What to do: Say how many lines contain the word "part" and give no other text.

-------- Data shown --------

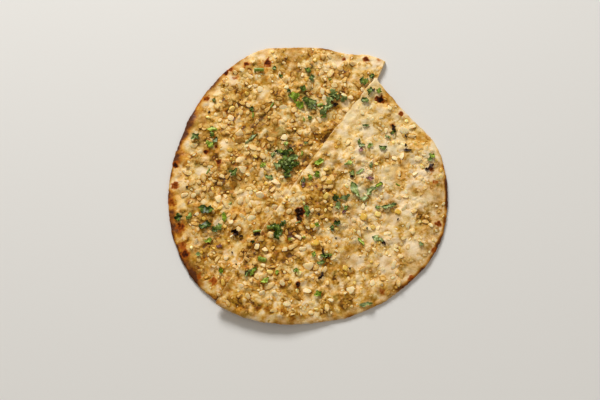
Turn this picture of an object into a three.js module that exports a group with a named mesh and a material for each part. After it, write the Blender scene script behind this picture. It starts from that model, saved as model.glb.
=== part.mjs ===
// A round garlic flatbread, cut straight across into two halves. The right half lies lapped over
// the left half: their cut edges cross at the back corner, and the lap widens towards the front.
// Millimetres, +Z up, +X to the right, +Y to the back. The bread lies flat on z = 0, and the
// origin is under the middle of its box.
import * as THREE from 'three';
import { mergeVertices } from 'three/addons/utils/BufferGeometryUtils.js';

// Dough thickness
const DOUGH_THICKNESS = 4.0;
const RIM_THICKNESS = 2.6;
const RIM_TAPER_WIDTH = 14;
const RIM_ROUNDING = 1.2;

// How the over half lies on the under half
const LAP_GAP = 0.3;
const RAMP_LENGTH = 55;

// The two halves. mid is the middle of the cut edge, turn is the direction of the cut edge from
// its front end to its back end, cut is half the length of the cut edge, and bow is how far that
// edge bulges outwards. rim holds the uneven baked rim as pairs of an angle round mid, from the
// back corner, and the radius there.
const UNDER_HALF = {
  side: 1,
  mid: [15.3, -2.9],
  turn: 65.5,
  cut: 117,
  bow: 0,
  rim: [
    [0, 117], [6, 118], [16, 114.7], [25, 118.4], [40, 123.5], [48, 128.8], [56, 129],
    [66, 127.5], [78, 125], [100, 122.8], [115, 124.7], [130, 126.8], [148, 129],
    [158, 128.7], [169, 125], [180, 117],
  ],
};
const OVER_HALF = {
  side: -1,
  mid: [-7.8, -7.6],
  turn: 56.4,
  cut: 112.5,
  bow: 3.5,
  rim: [
    [0, 112.5], [6, 109.7], [14, 107.6], [22, 108.5], [29, 111.4], [35, 115.2], [46, 117],
    [64, 117.5], [76, 118], [87, 117], [100, 113.5], [121, 110.2], [134, 108.4], [148, 109],
    [162, 111], [180, 112.5],
  ],
};

// Gentle unevenness of the baked top: long waves, and low blisters where the dough rose.
const WAVES = [
  { height: 0.28, length: 74, heading: 25, phase: 0.6 },
  { height: 0.22, length: 52, heading: 118, phase: 2.1 },
];
const BLISTERS = [
  { at: [-52, 88], radius: 17, height: 0.9 },
  { at: [-88, 8], radius: 15, height: 0.7 },
  { at: [-20, 52], radius: 19, height: 0.6 },
  { at: [-58, -28], radius: 16, height: 0.8 },
  { at: [26, 96], radius: 14, height: 0.7 },
  { at: [84, 22], radius: 16, height: 0.8 },
  { at: [92, -42], radius: 14, height: 0.9 },
  { at: [46, -52], radius: 18, height: 0.7 },
  { at: [12, -92], radius: 15, height: 0.6 },
];

// Mesh fineness
const STATIONS = 46;
const STEPS_ACROSS = 19;
const EDGE_LEVELS = [0, 0.13, 0.37, 0.63, 0.87, 1];

/** The unit vector at an angle in degrees. */
function heading(degrees) {
  const angle = THREE.MathUtils.degToRad(degrees);
  return new THREE.Vector2(Math.cos(angle), Math.sin(angle));
}

/** Along the cut edge towards the back, and across it towards the rim. */
function cutAxes(half) {
  return { along: heading(half.turn), across: heading(half.turn + 90 * half.side) };
}

/** The point at polar place (angle, radius) round the middle of a half's cut edge. */
function polarPoint(half, angle, radius) {
  const { along, across } = cutAxes(half);
  return new THREE.Vector2(...half.mid)
    .addScaledVector(along, radius * Math.cos(angle))
    .addScaledVector(across, radius * Math.sin(angle));
}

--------

Response for this exercise: 2